* Supplied material *
***

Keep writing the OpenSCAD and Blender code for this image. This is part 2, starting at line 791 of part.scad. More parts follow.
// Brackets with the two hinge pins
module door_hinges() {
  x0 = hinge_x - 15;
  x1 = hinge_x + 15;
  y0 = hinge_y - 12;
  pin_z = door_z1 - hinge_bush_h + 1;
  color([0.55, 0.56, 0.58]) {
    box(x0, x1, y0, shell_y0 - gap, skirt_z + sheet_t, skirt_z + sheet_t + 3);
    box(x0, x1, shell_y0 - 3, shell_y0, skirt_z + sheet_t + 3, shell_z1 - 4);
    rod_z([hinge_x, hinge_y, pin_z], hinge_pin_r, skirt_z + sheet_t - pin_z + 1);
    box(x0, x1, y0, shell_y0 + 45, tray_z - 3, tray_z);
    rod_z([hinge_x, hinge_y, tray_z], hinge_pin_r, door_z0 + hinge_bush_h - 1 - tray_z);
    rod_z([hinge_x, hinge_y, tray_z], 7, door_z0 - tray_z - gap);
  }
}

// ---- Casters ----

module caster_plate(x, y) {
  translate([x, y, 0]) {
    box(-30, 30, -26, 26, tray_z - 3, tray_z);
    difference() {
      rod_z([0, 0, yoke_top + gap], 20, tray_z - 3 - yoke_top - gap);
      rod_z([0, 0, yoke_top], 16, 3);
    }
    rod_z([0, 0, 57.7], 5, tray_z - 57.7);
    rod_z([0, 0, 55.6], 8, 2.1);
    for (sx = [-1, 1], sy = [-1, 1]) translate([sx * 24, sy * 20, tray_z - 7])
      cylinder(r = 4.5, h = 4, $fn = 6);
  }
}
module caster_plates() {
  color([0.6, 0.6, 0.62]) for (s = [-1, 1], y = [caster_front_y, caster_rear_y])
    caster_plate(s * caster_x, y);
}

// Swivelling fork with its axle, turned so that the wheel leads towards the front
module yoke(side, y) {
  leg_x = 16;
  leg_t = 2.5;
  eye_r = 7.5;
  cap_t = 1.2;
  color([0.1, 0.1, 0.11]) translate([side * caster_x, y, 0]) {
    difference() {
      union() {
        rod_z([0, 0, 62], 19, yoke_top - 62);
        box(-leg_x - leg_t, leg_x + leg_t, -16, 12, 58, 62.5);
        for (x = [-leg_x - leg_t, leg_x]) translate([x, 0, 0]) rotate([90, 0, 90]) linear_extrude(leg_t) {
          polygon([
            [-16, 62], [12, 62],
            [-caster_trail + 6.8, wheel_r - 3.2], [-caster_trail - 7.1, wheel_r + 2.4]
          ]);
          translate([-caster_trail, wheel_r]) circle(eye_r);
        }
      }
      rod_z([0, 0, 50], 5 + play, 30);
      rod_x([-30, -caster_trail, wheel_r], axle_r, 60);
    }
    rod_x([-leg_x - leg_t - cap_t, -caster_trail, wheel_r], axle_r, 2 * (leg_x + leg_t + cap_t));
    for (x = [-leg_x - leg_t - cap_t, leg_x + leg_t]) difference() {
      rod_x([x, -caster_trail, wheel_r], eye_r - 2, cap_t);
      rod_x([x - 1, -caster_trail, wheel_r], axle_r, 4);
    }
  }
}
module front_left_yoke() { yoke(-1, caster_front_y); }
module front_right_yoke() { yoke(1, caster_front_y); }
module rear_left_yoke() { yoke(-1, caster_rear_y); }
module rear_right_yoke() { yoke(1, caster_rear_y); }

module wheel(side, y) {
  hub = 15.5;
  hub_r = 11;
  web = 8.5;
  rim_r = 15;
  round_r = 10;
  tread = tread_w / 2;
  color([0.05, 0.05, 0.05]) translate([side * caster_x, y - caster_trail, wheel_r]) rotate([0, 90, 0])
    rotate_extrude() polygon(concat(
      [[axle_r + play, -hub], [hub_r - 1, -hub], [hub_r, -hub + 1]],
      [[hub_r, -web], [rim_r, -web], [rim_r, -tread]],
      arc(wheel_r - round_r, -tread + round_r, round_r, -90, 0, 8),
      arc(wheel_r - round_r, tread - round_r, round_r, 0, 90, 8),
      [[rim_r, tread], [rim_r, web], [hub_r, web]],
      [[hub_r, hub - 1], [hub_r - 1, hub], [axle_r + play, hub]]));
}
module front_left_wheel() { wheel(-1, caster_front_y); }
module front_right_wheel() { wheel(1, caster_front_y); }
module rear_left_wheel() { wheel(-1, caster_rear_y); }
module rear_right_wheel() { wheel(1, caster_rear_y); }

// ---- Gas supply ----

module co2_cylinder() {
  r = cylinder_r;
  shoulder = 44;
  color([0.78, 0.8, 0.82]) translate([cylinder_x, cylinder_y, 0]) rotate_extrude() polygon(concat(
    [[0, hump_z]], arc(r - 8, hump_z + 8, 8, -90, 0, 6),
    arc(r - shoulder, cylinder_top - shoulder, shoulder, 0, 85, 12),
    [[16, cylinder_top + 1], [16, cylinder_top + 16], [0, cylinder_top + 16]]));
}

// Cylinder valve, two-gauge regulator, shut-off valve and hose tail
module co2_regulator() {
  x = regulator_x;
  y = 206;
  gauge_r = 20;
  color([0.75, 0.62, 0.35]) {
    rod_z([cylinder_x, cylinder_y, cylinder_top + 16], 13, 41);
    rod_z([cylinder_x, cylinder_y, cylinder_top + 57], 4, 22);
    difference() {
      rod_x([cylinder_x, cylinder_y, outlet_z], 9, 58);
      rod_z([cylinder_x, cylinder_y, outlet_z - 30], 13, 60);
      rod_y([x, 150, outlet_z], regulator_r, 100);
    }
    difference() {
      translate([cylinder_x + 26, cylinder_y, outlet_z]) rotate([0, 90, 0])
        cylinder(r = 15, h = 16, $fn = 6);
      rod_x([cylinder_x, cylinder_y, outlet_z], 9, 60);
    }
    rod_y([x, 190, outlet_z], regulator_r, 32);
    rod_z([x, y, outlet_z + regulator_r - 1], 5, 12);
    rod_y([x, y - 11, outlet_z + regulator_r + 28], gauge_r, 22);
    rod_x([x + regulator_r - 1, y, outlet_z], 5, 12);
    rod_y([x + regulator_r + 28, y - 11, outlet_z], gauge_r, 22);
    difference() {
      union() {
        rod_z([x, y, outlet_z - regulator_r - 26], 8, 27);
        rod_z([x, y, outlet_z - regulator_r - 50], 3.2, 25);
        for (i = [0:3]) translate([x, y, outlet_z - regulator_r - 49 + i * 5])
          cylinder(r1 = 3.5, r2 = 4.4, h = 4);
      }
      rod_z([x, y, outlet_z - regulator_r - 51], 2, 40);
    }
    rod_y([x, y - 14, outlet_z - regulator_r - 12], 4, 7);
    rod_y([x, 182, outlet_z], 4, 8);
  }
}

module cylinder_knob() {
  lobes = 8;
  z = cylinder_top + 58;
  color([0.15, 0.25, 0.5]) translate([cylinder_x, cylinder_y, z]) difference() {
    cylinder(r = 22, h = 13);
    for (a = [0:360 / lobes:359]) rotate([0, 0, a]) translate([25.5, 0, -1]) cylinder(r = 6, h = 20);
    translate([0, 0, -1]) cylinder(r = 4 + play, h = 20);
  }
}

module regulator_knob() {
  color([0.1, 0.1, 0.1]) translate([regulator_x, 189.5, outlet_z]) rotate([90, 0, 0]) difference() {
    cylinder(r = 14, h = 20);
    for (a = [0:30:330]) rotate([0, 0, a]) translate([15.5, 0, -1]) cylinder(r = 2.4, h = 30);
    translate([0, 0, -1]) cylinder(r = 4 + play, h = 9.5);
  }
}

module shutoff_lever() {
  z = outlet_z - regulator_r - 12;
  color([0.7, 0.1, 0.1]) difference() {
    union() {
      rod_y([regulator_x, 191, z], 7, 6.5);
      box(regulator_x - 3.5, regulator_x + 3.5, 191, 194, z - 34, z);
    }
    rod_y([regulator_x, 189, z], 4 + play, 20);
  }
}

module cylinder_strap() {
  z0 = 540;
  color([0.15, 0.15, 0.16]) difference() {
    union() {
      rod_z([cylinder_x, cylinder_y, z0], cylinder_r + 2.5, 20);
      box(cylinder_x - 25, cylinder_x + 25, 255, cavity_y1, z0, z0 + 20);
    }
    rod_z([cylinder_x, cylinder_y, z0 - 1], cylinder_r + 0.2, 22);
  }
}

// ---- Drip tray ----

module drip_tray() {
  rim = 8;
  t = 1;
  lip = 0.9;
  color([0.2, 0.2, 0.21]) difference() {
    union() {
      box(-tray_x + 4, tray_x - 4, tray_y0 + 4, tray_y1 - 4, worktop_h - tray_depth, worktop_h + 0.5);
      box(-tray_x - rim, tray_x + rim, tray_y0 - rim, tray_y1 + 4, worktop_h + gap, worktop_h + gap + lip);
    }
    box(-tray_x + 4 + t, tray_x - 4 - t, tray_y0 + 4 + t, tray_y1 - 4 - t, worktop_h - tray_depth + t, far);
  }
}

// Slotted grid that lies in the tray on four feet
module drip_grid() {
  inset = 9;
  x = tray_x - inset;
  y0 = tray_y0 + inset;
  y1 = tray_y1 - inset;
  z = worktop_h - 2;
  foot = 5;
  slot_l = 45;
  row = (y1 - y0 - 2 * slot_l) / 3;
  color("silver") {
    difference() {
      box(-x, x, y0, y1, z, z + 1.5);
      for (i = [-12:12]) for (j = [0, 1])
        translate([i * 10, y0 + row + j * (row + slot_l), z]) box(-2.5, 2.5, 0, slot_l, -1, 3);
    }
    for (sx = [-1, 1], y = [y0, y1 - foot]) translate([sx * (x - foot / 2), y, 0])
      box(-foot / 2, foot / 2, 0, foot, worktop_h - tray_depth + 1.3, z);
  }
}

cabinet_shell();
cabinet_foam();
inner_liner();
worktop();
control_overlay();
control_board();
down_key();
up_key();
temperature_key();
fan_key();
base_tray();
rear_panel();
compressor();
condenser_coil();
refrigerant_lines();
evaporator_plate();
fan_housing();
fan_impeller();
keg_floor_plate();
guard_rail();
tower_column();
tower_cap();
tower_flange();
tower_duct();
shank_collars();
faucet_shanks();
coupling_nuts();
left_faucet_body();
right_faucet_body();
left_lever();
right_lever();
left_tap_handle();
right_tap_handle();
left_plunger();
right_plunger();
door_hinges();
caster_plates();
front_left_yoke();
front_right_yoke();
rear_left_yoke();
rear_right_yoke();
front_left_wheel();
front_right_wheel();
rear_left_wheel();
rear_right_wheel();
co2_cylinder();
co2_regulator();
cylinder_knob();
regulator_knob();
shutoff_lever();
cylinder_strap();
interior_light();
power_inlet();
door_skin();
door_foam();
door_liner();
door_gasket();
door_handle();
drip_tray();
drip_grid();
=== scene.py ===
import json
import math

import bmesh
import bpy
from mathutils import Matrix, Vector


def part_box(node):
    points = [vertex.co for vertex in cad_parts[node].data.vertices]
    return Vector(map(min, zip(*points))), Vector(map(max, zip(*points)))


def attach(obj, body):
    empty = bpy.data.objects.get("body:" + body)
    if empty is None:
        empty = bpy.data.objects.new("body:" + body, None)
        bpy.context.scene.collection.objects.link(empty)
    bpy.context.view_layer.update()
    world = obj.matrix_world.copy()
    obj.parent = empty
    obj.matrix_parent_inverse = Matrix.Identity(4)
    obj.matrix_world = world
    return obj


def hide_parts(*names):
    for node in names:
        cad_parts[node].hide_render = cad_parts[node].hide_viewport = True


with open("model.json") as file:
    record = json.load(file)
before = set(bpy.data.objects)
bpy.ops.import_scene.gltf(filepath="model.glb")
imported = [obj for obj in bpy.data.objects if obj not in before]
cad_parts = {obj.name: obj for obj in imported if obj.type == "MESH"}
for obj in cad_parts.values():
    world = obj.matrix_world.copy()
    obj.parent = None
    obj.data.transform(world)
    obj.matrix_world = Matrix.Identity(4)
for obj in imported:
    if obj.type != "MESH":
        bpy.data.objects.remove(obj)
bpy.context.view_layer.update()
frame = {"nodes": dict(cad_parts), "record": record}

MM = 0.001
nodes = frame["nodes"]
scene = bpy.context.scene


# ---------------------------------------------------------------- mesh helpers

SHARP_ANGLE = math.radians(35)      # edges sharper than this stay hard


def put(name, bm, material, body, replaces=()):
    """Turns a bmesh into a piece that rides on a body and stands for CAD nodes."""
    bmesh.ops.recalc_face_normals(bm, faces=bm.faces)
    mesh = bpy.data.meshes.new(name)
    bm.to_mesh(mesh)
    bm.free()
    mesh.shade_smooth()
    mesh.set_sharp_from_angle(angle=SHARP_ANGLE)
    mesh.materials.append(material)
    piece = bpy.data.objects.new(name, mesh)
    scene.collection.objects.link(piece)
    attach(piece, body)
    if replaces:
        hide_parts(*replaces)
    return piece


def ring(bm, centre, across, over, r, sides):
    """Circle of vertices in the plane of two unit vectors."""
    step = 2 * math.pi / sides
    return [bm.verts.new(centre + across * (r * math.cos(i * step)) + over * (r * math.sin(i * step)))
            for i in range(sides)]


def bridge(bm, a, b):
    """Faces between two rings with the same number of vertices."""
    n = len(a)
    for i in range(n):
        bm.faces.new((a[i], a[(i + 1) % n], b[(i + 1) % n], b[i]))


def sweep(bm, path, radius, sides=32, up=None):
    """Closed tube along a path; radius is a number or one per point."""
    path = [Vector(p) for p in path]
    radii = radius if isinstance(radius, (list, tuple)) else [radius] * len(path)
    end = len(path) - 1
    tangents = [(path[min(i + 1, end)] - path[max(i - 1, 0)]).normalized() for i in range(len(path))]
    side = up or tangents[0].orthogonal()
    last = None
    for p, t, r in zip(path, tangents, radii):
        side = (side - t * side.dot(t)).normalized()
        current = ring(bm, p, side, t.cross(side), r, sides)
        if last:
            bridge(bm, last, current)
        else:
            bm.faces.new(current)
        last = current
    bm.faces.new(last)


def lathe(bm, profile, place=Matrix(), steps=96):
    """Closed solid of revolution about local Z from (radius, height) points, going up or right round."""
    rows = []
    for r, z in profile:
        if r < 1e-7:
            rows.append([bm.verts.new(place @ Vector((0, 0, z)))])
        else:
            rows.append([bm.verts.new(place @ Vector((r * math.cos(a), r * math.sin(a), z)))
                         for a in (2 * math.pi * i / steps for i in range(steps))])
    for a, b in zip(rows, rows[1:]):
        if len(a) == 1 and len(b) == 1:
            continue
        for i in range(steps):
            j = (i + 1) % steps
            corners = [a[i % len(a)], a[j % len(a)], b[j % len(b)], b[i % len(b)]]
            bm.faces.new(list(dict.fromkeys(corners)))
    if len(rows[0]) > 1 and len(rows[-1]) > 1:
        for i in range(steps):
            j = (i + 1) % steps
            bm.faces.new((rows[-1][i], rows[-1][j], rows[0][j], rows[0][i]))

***

* The exercise *
Write out each line exactly as it appears, from the line with "front_left_yoke();" up to and including the line with "zip(*points))), Vector(map(max, zip(*points)))".

* In response *
front_left_yoke();
front_right_yoke();
rear_left_yoke();
rear_right_yoke();
front_left_wheel();
front_right_wheel();
rear_left_wheel();
rear_right_wheel();
co2_cylinder();
co2_regulator();
cylinder_knob();
regulator_knob();
shutoff_lever();
cylinder_strap();
interior_light();
power_inlet();
door_skin();
door_foam();
door_liner();
door_gasket();
door_handle();
drip_tray();
drip_grid();
=== scene.py ===
import json
import math

import bmesh
import bpy
from mathutils import Matrix, Vector


def part_box(node):
    points = [vertex.co for vertex in cad_parts[node].data.vertices]
    return Vector(map(min, zip(*points))), Vector(map(max, zip(*points)))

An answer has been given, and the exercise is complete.